● DATASET CONTENT
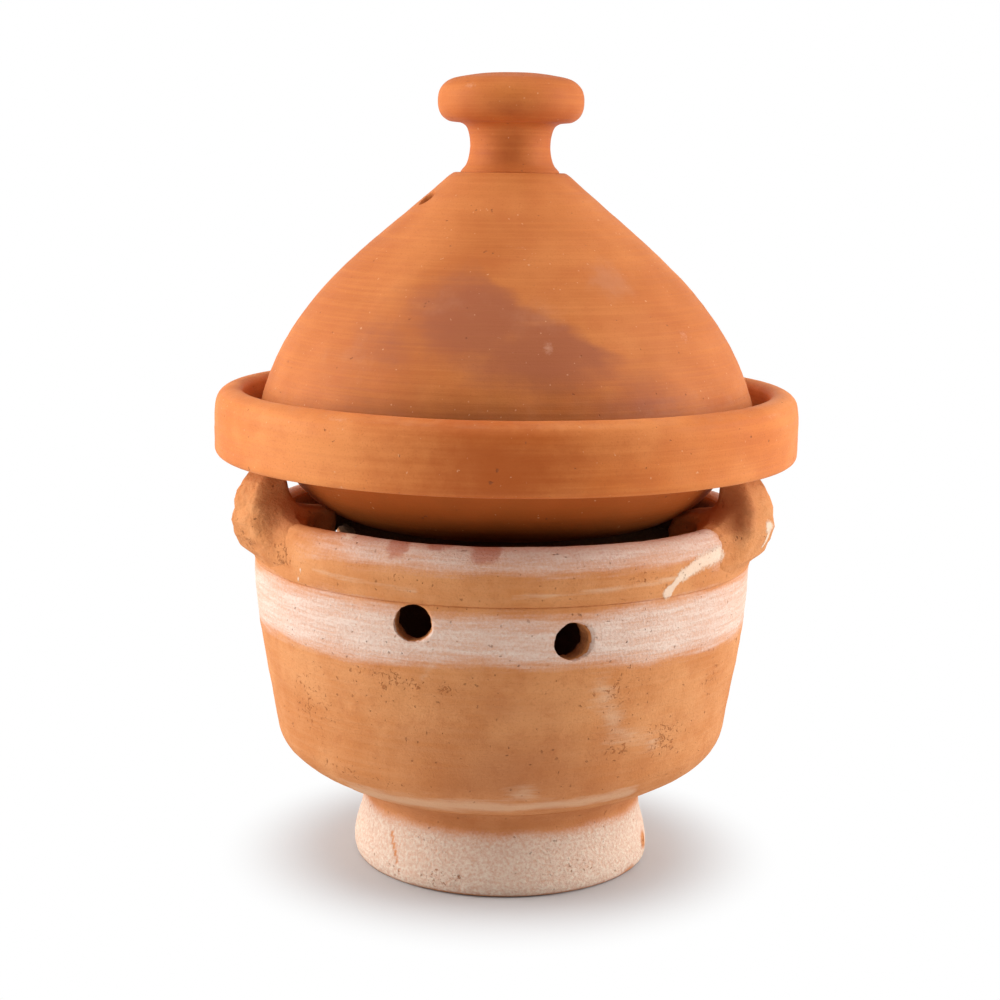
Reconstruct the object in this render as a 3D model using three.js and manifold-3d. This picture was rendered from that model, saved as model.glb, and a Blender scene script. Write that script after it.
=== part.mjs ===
// A terracotta tagine standing on its charcoal brazier: a conical lid with a knob, a shallow dish
// with an upright collar, and a fire bowl on a foot ring, with three clay rests around its mouth.
// Millimetres, +Z up. The origin is at the middle of the foot ring's bottom face.

import * as THREE from 'three';
import { mergeVertices } from 'three/addons/utils/BufferGeometryUtils.js';
import Module from 'manifold-3d';

// ---- Driving dimensions ----

const GAP = 0.3; // between pieces that touch
const SIDES = 40; // facets around a thrown piece

const FOOT_HEIGHT = 44.7;
const FOOT_BOTTOM_RADIUS = 78.3;
const FOOT_WAIST_RADIUS = 73.7;
const FOOT_TOP_RADIUS = 80;
const FOOT_BORE_RADIUS = 61;

const FIRE_BOWL_BOTTOM = FOOT_HEIGHT + GAP;
const FIRE_BOWL_CORNER_RADIUS = 116.8;
const FIRE_BOWL_CORNER_HEIGHT = 68;
const FIRE_BOWL_TOP = 161.5;
const FIRE_BOWL_TOP_RADIUS = 128.8;
const FIRE_BOWL_WALL = 12;

const ROLL_BOTTOM = FIRE_BOWL_TOP + GAP;
const ROLL_TOP = 188.5;
const ROLL_INNER_RADIUS = 113;
const ROLL_OUTER_RADIUS = 130.5;

const VENT_RADIUS = 8.5;
const VENT_PAIR_AZIMUTHS = [0, 110, 250]; // degrees from the front, between the rests
const VENTS = [
  { offset: -19, height: 151.2 },
  { offset: 15, height: 144 },
];

const REST_WIDTH = 25; // across the rim
const REST_AZIMUTHS = { left: -68, right: 68, back: 180 }; // degrees from the front

const DISH_RADIUS = 150;
const DISH_BAND_BOTTOM = 215;
const DISH_RIM_TOP = 249.5;
const DISH_COLLAR_INNER_RADIUS = 135;
const DISH_GUTTER_HEIGHT = 229.3;
const DISH_BOWL_RADIUS = 117.7; // where the bowl leaves the band's underside
const DISH_BOTTOM = 179;
const DISH_BOTTOM_RADIUS = 66;
const DISH_FLOOR = 190;

const LID_BOTTOM = DISH_GUTTER_HEIGHT + GAP;
const LID_RADIUS = 127.5;
const LID_WALL = 9;
const LID_TOP = 358.2;
const LID_TOP_RADIUS = 28.5;
const STEAM_HOLE_RADIUS = 4.5;
const STEAM_HOLE_AZIMUTH = -70; // degrees from the front

const KNOB_BOTTOM = LID_TOP + GAP;
const KNOB_TOP = 407.7;
const KNOB_RADIUS = 37.1;
const KNOB_NECK_RADIUS = 20.5;

const DEGREE = Math.PI / 180;

// ---- Clay ----

const clay = (color, roughness) => new THREE.MeshStandardMaterial({ color, roughness, metalness: 0 });
const smoothClay = clay(0xc8703c, 0.72);
const brazierClay = clay(0xc98a58, 0.85);
const limewash = clay(0xdcb89c, 0.9);

// ---- Solids ----

const wasm = await Module();
wasm.setup();

function toManifold(geometry) {
  const bare = geometry.clone();
  bare.deleteAttribute('normal');
  bare.deleteAttribute('uv');
  const merged = mergeVertices(bare, 1e-4);
  return new wasm.Manifold(new wasm.Mesh({
    numProp: 3,
    vertProperties: new Float32Array(merged.attributes.position.array),
    triVerts: new Uint32Array(merged.index.array),
  }));
}

function toGeometry(solid) {
  const { vertProperties, triVerts } = solid.getMesh();
  const geometry = new THREE.BufferGeometry();
  geometry.setAttribute('position', new THREE.BufferAttribute(vertProperties, 3));
  geometry.setIndex(new THREE.BufferAttribute(triVerts, 1));
  geometry.computeVertexNormals();
  return geometry;
}

// A [radius, height] outline turned about Z. It starts and ends on the axis, or closes on itself.
// A counter-clockwise outline, up its outer side and down its inner side, faces outwards.
function turn(outline, sides = SIDES) {
  const points = outline.map(([radius, height]) => new THREE.Vector2(radius, height));
  return new THREE.LatheGeometry(points, sides).rotateX(Math.PI / 2);
}

// A turned piece with a hole through its middle: its outline returns to its first point.
const turnRing = (outline, sides) => turn([...outline, outline[0]], sides);

// Points along a smooth curve through a few [radius, height] points.
function smooth(points, steps) {
  const curve = new THREE.SplineCurve(points.map(([radius, height]) => new THREE.Vector2(radius, height)));
  return curve.getPoints(steps).map((point) => [point.x, point.y]);
}

// Points along a quarter bend from one point to another, pulled towards a corner.
function bend(from, corner, to, steps) {
  const curve = new THREE.QuadraticBezierCurve(
    new THREE.Vector2(...from),
    new THREE.Vector2(...corner),
    new THREE.Vector2(...to),
  );
  return curve.getPoints(steps).map((point) => [point.x, point.y]);
}

// The direction at an azimuth, in degrees from the front (-Y) towards the right (+X).
const outward = (azimuth) => new THREE.Vector3(Math.sin(azimuth * DEGREE), -Math.cos(azimuth * DEGREE), 0);

function drill(radius, length, centre, direction) {
  const hole = new THREE.CylinderGeometry(radius, radius, length, 16);
  const aim = new THREE.Quaternion().setFromUnitVectors(new THREE.Vector3(0, 1, 0), direction);
  return toManifold(hole.applyQuaternion(aim).translate(centre.x, centre.y, centre.z));
}

// ---- Brazier ----

function footRing() {
  const outer = smooth([
    [FOOT_BOTTOM_RADIUS, 6],
    [FOOT_BOTTOM_RADIUS - 1.5, 17],
    [FOOT_WAIST_RADIUS, 29],
    [FOOT_TOP_RADIUS, FOOT_HEIGHT],
  ], 7);
  return turnRing([
    [FOOT_BORE_RADIUS + 3, 0],
    [FOOT_BOTTOM_RADIUS - 2.2, 0],
    [FOOT_BOTTOM_RADIUS - 0.6, 1.6],
    ...outer,
    [FOOT_BORE_RADIUS, FOOT_HEIGHT],
    [FOOT_BORE_RADIUS, 3],
  ]);
}

const fireBowlOuter = [
  ...bend(
    [FOOT_TOP_RADIUS, FIRE_BOWL_BOTTOM],
    [99, 50],
    [FIRE_BOWL_CORNER_RADIUS, FIRE_BOWL_CORNER_HEIGHT],
    6,
  ),
  [121.7, 97],
  [126, 123],
  [FIRE_BOWL_TOP_RADIUS, 150],
  [FIRE_BOWL_TOP_RADIUS, FIRE_BOWL_TOP],
];

function fireBowl() {
  const innerTop = FIRE_BOWL_TOP_RADIUS - FIRE_BOWL_WALL;
  const innerCorner = FIRE_BOWL_CORNER_RADIUS - FIRE_BOWL_WALL;
  const floor = FIRE_BOWL_BOTTOM + FIRE_BOWL_WALL;
  let bowl = toManifold(turn([
    [0, FIRE_BOWL_BOTTOM],
    ...fireBowlOuter,
    [innerTop, FIRE_BOWL_TOP],
    [innerTop, 150],
    ...bend([innerCorner, FIRE_BOWL_CORNER_HEIGHT + 6], [94, floor + 3], [70, floor], 4),
    [0, floor],
  ]));
  for (const pair of VENT_PAIR_AZIMUTHS) {
    for (const { offset, height } of VENTS) {
      const direction = outward(pair + offset);
      const centre = direction.clone().multiplyScalar(FIRE_BOWL_TOP_RADIUS).setZ(height);
      bowl = bowl.subtract(drill(VENT_RADIUS, 4 * FIRE_BOWL_WALL, centre, direction));
    }
  }
  return toGeometry(bowl);
}

// The roll's section, grown outwards by a margin.
function rollOutline(margin) {
  const middle = 122;
  return [
    [ROLL_INNER_RADIUS - margin, ROLL_BOTTOM - margin],
    [ROLL_OUTER_RADIUS - 2 + margin, ROLL_BOTTOM - margin],
    ...bend(
      [ROLL_OUTER_RADIUS + margin, ROLL_BOTTOM + 8],
      [ROLL_OUTER_RADIUS + margin, ROLL_TOP + margin],
      [middle, ROLL_TOP + margin],
      4,
    ),
    ...bend(
      [middle - 2, ROLL_TOP + margin],
      [ROLL_INNER_RADIUS - margin, ROLL_TOP - 1 + margin],
      [ROLL_INNER_RADIUS - margin, ROLL_TOP - 11],
      2,
    ),
  ];
}

// A rest seen from its side: a horn outside and above the roll, a tongue reaching over the fire.
function restOutline() {
  const hornTop = DISH_BAND_BOTTOM - GAP;
  return [
    [129, 163],
    ...smooth([[132.5, 166.5], [138, 174], [140.3, 183], [140.2, 191], [138.3, 199], [134, 207], [127.5, hornTop]], 9),
    [121.5, hornTop],
    [120, 209],
    ...bend([119.8, 202], [120, 192], [110, 190.8], 3),
    [103, 189],
    [96.5, 185],
    [94, 180],
    [95.5, 172],
    [105, 166],
    [112, 158],
  ];
}

function potRest(azimuth) {
  const shape = new THREE.Shape(restOutline().map(([radius, height]) => new THREE.Vector2(radius, height)));
  const round = 5;
  const block = new THREE.ExtrudeGeometry(shape, {
    depth: REST_WIDTH - 2 * round,
    bevelThickness: round,
    bevelSize: 3,
    bevelOffset: -3,
    bevelSegments: 2,
    steps: 1,
  });
  block.translate(0, 0, round - REST_WIDTH / 2);
  block.rotateX(Math.PI / 2);
  block.rotateZ((azimuth - 90) * DEGREE);
  const bowlSkin = turn([
    [0, FIRE_BOWL_BOTTOM],
    ...fireBowlOuter.map(([radius, height]) => [radius + GAP, height]),
    [FIRE_BOWL_TOP_RADIUS + GAP, ROLL_BOTTOM],
    [0, ROLL_BOTTOM],
  ]);
  return toGeometry(
    toManifold(block)
      .subtract(toManifold(bowlSkin))
      .subtract(toManifold(turnRing(rollOutline(GAP)))),
  );
}

// ---- Dish ----

function dish() {
  const bandEdge = 1.8;
  const lip = 9;
  return turn([
    [0, DISH_BOTTOM],
    [DISH_BOTTOM_RADIUS, DISH_BOTTOM],
    ...bend([78, 181.3], [98, 185.5], [DISH_BOWL_RADIUS, DISH_BAND_BOTTOM], 6),
    [DISH_RADIUS - bandEdge, DISH_BAND_BOTTOM],
    [DISH_RADIUS, DISH_BAND_BOTTOM + bandEdge],
    ...bend([DISH_RADIUS, DISH_RIM_TOP - lip], [DISH_RADIUS, DISH_RIM_TOP], [DISH_RADIUS - lip, DISH_RIM_TOP], 3),
    [DISH_COLLAR_INNER_RADIUS + 2.5, DISH_RIM_TOP],
    [DISH_COLLAR_INNER_RADIUS, DISH_RIM_TOP - 3],
    [DISH_COLLAR_INNER_RADIUS, DISH_GUTTER_HEIGHT + 3],
    [DISH_COLLAR_INNER_RADIUS - 3, DISH_GUTTER_HEIGHT],
    [DISH_BOWL_RADIUS - 3, DISH_GUTTER_HEIGHT],
    ...bend([DISH_BOWL_RADIUS - 8, DISH_GUTTER_HEIGHT - 4], [94, DISH_FLOOR + 3], [60, DISH_FLOOR], 5),
    [0, DISH_FLOOR],
  ]);
}

// ---- Lid ----

const lidOuter = [
  [LID_RADIUS - 0.5, LID_BOTTOM],
  [LID_RADIUS, LID_BOTTOM + 3],
  ...smooth([[126.3, 243], [117.5, 266.6], [106.2, 285], [91.5, 303], [72.2, 321], [50.9, 339], [36, 351]], 11),
  [LID_TOP_RADIUS, LID_TOP],
];

function lidCone() {
  const inner = smooth([
    [LID_RADIUS - LID_WALL - 0.7, 243],
    [108, 265],
    [84, 296],
    [46, 331],
    [20, 344.5],
  ], 8);
  const cone = toManifold(turn([
    [0, inner.at(-1)[1] + 2],
    ...inner.toReversed(),
    [LID_RADIUS - LID_WALL, LID_BOTTOM + 3],
    [LID_RADIUS - LID_WALL + 0.5, LID_BOTTOM],
    ...lidOuter,
    [0, LID_TOP],
  ]));
  const slope = Math.atan2(11, 13);
  const direction = outward(STEAM_HOLE_AZIMUTH).multiplyScalar(Math.sin(slope)).setZ(Math.cos(slope));
  const centre = outward(STEAM_HOLE_AZIMUTH).multiplyScalar(44).setZ(345);
  return toGeometry(cone.subtract(drill(STEAM_HOLE_RADIUS, 4 * LID_WALL, centre, direction)));
}

function lidKnob() {
  return turn([
    [0, KNOB_BOTTOM],
    [26.5, KNOB_BOTTOM],
    ...smooth([[25, 360.4], [21.6, 364], [KNOB_NECK_RADIUS, 369.5], [21.3, 375], [24.5, 381]], 6),
    ...smooth([[32.5, 383], [36.3, 387.5], [KNOB_RADIUS, 394.5], [34, 401.8], [27.5, 405.6]], 7),
    [14, KNOB_TOP],
    [0, KNOB_TOP],
  ], 32);
}

// ---- Assembly ----

function piece(name, geometry, material) {
  const mesh = new THREE.Mesh(geometry, material);
  mesh.name = name;
  return mesh;
}

const brazier = new THREE.Group();
brazier.add(
  piece('brazier_foot_ring', footRing(), limewash),
  piece('brazier_bowl', fireBowl(), brazierClay),
  piece('brazier_rim_roll', turnRing(rollOutline(0)), brazierClay),
);
for (const [side, azimuth] of Object.entries(REST_AZIMUTHS)) {
  brazier.add(piece(`pot_rest_${side}`, potRest(azimuth), brazierClay));
}

const lid = new THREE.Group();
lid.add(
  piece('lid_cone', lidCone(), smoothClay),
  piece('lid_knob', lidKnob(), smoothClay),
);

const tagine = new THREE.Group();
tagine.add(brazier, piece('tagine_dish', dish(), smoothClay), lid);

export default tagine;
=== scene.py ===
"""A terracotta tagine on its charcoal brazier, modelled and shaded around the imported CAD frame.

Shapes are worked out in millimetres in the CAD frame and turned into metres when a mesh is made.
Azimuths are in degrees from the front (-Y) towards the right (+X).
"""

import math
from itertools import product

import bpy
import numpy as np
from mathutils import Euler, Matrix, Vector


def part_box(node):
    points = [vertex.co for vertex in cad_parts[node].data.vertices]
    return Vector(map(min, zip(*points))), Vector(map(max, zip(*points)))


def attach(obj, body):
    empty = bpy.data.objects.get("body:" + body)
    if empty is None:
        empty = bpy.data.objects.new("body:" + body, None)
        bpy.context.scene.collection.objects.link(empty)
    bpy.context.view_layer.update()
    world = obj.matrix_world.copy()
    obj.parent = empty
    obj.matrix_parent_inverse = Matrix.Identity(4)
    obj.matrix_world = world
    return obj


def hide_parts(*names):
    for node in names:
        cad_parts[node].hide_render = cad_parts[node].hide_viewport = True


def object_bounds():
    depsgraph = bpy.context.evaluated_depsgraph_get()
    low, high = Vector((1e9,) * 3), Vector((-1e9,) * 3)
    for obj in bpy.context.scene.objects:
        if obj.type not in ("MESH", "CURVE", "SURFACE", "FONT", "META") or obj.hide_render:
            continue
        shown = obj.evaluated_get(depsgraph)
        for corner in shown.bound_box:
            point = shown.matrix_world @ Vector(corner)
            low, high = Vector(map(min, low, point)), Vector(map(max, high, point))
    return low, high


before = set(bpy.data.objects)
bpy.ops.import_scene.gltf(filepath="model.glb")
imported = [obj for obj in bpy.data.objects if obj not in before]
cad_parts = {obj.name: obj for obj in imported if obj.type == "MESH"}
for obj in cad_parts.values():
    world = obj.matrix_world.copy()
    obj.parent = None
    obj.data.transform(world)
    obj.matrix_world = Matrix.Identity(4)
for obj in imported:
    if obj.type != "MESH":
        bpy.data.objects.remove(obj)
cad_low, cad_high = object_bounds()

MM = 0.001

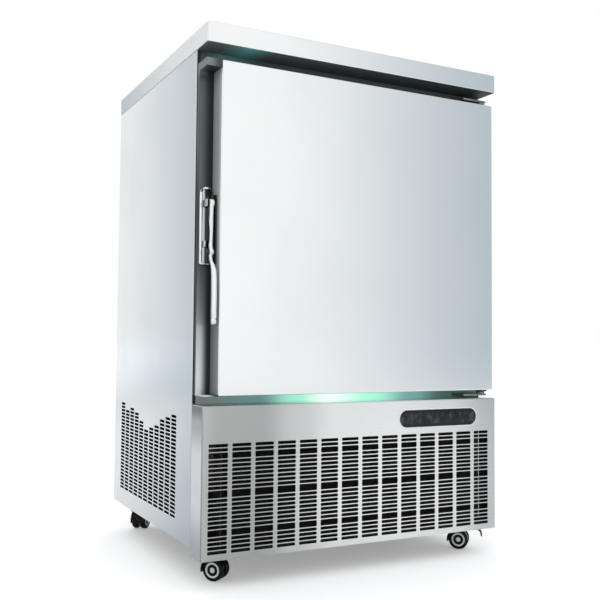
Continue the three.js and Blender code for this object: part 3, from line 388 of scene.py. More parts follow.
def panel_steel(tree):
    """The lower panel's sheet with painted reflection: darker towards its two ends and brightest
    right of the middle.
    """
    tone = tree.ramp(
        tree.share("X"),
        [(0.0, (0.575, 0.57, 0.54)), (0.05, (0.48, 0.49, 0.475)), (0.17, (0.46, 0.48, 0.47)),
         (0.29, (0.70, 0.71, 0.70)), (0.42, (0.93, 0.93, 0.92)), (0.62, (1.0, 1.0, 0.99)),
         (0.78, (0.92, 0.92, 0.91)), (1.0, (0.64, 0.66, 0.655))],
        "EASE",
    )
    return toned(tree, brushed(tree, paint("steel"), SATIN), tone)


def panel_return(tree):
    """The lower panel's folded side: painted shade at the top and the foot, painted light between.
    """
    low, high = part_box("lower_front_panel")
    foot, height = low.z + 0.015, high.z - low.z - 0.020
    tone = tree.ramp(
        (tree.axis("Z") - foot) / height,
        [(0.0, grey(0.60)), (0.35, (1.0, 1.0, 0.99)), (0.65, (1.0, 1.0, 0.98)),
         (0.88, (0.56, 0.56, 0.55)), (1.0, (0.20, 0.21, 0.21))],
        "EASE",
    )
    return toned(tree, brushed(tree, paint("steel"), SATIN, metallic=0.12), tone)


def worktop_end(tree):
    """The worktop's cut end: a matt, faintly pitted face, with painted shade towards the back."""
    pits = tree.noise(190, 3, 0.7)
    tone = tree.ramp(
        tree.share("Y"), [(0.0, grey(1.0)), (0.35, grey(0.97)), (1.0, (0.68, 0.70, 0.73))]
    )
    return {
        "Base Color": tree.blend(tree.span(pits, 0.52, 0.75), tone, (0.64, 0.65, 0.67)),
        "Metallic": 0.25,
        "Roughness": 0.55,
        "Normal": tree.bump(pits, 0.12, 0.0006),
    }


def channel_steel(tree):
    """The handle channel's sheet in painted shade: darker towards the door, with painted light low
    down and on its cap, and a painted shadow line along its left edge.
    """
    low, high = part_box("handle_channel")
    x, y, z = (tree.axis(name) for name in "XYZ")
    upper = tree.blend(
        tree.span(x, low.x + 0.002, low.x + 0.032), (0.42, 0.43, 0.43), grey(0.12)
    )
    lower = tree.blend(
        tree.span(x, low.x + 0.010, low.x + 0.030), grey(2.5), (0.16, 0.17, 0.17)
    )
    tone = tree.blend(tree.span(z, low.z + 0.005, low.z + 0.335), lower, upper)
    # Painted light: the cap is paler.
    cap = tree.span(z, high.z - 0.034, high.z - 0.019)
    tone = tree.blend(cap, tone, tree.times(tone, grey(2.0)))
    # Painted shadow of the gap beside the side panel: a near-black line along the lower part of the
    # channel's left edge.
    painted_gap_line = (
        (1 - tree.span(x, low.x + 0.0002, low.x + 0.0010))
        * tree.span(y, high.y - 0.0120, high.y - 0.0085)
        * (1 - tree.span(z, low.z + 0.445, low.z + 0.555))
    )
    tone = tree.blend(painted_gap_line, tone, grey(0.01))
    return toned(tree, brushed(tree, paint("channel"), 0.30, metallic=0.85), tone)


def door_edge(tree):
    """The door's left edge in painted shade of the channel, with a painted highlight towards its
    front fold, brighter up high than low down.
    """
    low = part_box("door_skin")[0]
    depth = tree.span(tree.axis("Y"), low.y + 0.003, low.y + 0.018)
    upper = tree.blend(depth, grey(2.6), grey(1.75))
    lower = tree.blend(depth, grey(1.2), grey(1.1))
    tone = tree.blend(tree.span(tree.axis("Z"), low.z + 0.135, low.z + 0.385), lower, upper)
    return toned(tree, brushed(tree, paint("channel"), 0.34, metallic=0.3), tone)


def hinge_steel(tree):
    """Plated hinge brackets: the channel's dark colour stands for painted shade of the gap, with
    darker blotches.
    """
    base = paint("channel")
    parts = brushed(tree, base, 0.3, 0.02, 0.08, 0.9)
    parts["Base Color"] = tree.blend(tree.noise(30, 4), parts["Base Color"], shade(base, 0.6))
    return parts


def inner_steel(tree):
    """The chamber, duller than the outer panels."""
    return brushed(tree, paint("inner_steel"), 0.33, 0.08, 0.08)


def zinc(tree):
    """Galvanised sheet with its crystal pattern."""
    base = paint("zinc")
    crystals = tree.add(
        "ShaderNodeTexVoronoi", {"feature": "F1"}, {"Vector": tree.place(), "Scale": 70.0}, "Color"
    )
    facet = tree.axis("X", crystals)
    dust = tree.span(tree.noise(5, 4), 0.45, 0.75)
    return {
        "Base Color": tree.blend(facet * 0.6 + dust * 0.3, base, shade(base, 0.72)),
        "Metallic": 0.9,
        "Roughness": 0.36 + facet * 0.14 + dust * 0.1,
        "Normal": tree.bump(facet, 0.05, 0.0003),
    }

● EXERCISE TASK
Filter the records, keeping only lines that contain "empty", and show those lines.

● CORRECT OUTPUT
    empty = bpy.data.objects.get("body:" + body)
    if empty is None:
        empty = bpy.data.objects.new("body:" + body, None)
        bpy.context.scene.collection.objects.link(empty)
    obj.parent = empty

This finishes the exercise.